• _PROBLEM STATEMENT_
Reproduce each line exactly. Skip none.

□ □ □ □

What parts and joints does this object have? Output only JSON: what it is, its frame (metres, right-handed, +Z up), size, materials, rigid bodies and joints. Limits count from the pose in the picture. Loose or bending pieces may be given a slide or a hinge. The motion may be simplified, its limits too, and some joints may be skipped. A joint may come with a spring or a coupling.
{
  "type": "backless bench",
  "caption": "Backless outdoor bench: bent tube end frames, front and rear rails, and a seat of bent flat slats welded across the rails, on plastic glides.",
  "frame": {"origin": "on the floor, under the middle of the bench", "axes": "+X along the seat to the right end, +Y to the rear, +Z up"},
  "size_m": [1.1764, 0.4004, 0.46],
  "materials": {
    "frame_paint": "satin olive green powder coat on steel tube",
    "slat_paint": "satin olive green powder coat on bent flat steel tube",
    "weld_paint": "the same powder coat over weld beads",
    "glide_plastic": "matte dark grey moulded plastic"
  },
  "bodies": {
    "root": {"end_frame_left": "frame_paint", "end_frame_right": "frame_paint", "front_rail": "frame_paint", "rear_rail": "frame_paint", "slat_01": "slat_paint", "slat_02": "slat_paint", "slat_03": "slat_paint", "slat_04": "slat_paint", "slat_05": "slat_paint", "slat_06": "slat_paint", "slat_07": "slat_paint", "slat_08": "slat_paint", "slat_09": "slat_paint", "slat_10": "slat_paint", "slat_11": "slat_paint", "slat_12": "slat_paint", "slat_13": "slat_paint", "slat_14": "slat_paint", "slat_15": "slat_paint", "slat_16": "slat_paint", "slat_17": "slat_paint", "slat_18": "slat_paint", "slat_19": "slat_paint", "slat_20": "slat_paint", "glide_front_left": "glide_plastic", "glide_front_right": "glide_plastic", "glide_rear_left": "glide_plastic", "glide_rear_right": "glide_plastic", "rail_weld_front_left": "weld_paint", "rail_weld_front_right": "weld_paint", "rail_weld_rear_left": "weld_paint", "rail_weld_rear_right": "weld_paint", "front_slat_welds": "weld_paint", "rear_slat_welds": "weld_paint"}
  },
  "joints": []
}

□ □ □ □

• _RESPONSE TO THE EXERCISE_
What parts and joints does this object have? Output only JSON: what it is, its frame (metres, right-handed, +Z up), size, materials, rigid bodies and joints. Limits count from the pose in the picture. Loose or bending pieces may be given a slide or a hinge. The motion may be simplified, its limits too, and some joints may be skipped. A joint may come with a spring or a coupling.
{
  "type": "backless bench",
  "caption": "Backless outdoor bench: bent tube end frames, front and rear rails, and a seat of bent flat slats welded across the rails, on plastic glides.",
  "frame": {"origin": "on the floor, under the middle of the bench", "axes": "+X along the seat to the right end, +Y to the rear, +Z up"},
  "size_m": [1.1764, 0.4004, 0.46],
  "materials": {
    "frame_paint": "satin olive green powder coat on steel tube",
    "slat_paint": "satin olive green powder coat on bent flat steel tube",
    "weld_paint": "the same powder coat over weld beads",
    "glide_plastic": "matte dark grey moulded plastic"
  },
  "bodies": {
    "root": {"end_frame_left": "frame_paint", "end_frame_right": "frame_paint", "front_rail": "frame_paint", "rear_rail": "frame_paint", "slat_01": "slat_paint", "slat_02": "slat_paint", "slat_03": "slat_paint", "slat_04": "slat_paint", "slat_05": "slat_paint", "slat_06": "slat_paint", "slat_07": "slat_paint", "slat_08": "slat_paint", "slat_09": "slat_paint", "slat_10": "slat_paint", "slat_11": "slat_paint", "slat_12": "slat_paint", "slat_13": "slat_paint", "slat_14": "slat_paint", "slat_15": "slat_paint", "slat_16": "slat_paint", "slat_17": "slat_paint", "slat_18": "slat_paint", "slat_19": "slat_paint", "slat_20": "slat_paint", "glide_front_left": "glide_plastic", "glide_front_right": "glide_plastic", "glide_rear_left": "glide_plastic", "glide_rear_right": "glide_plastic", "rail_weld_front_left": "weld_paint", "rail_weld_front_right": "weld_paint", "rail_weld_rear_left": "weld_paint", "rail_weld_rear_right": "weld_paint", "front_slat_welds": "weld_paint", "rear_slat_welds": "weld_paint"}
  },
  "joints": []
}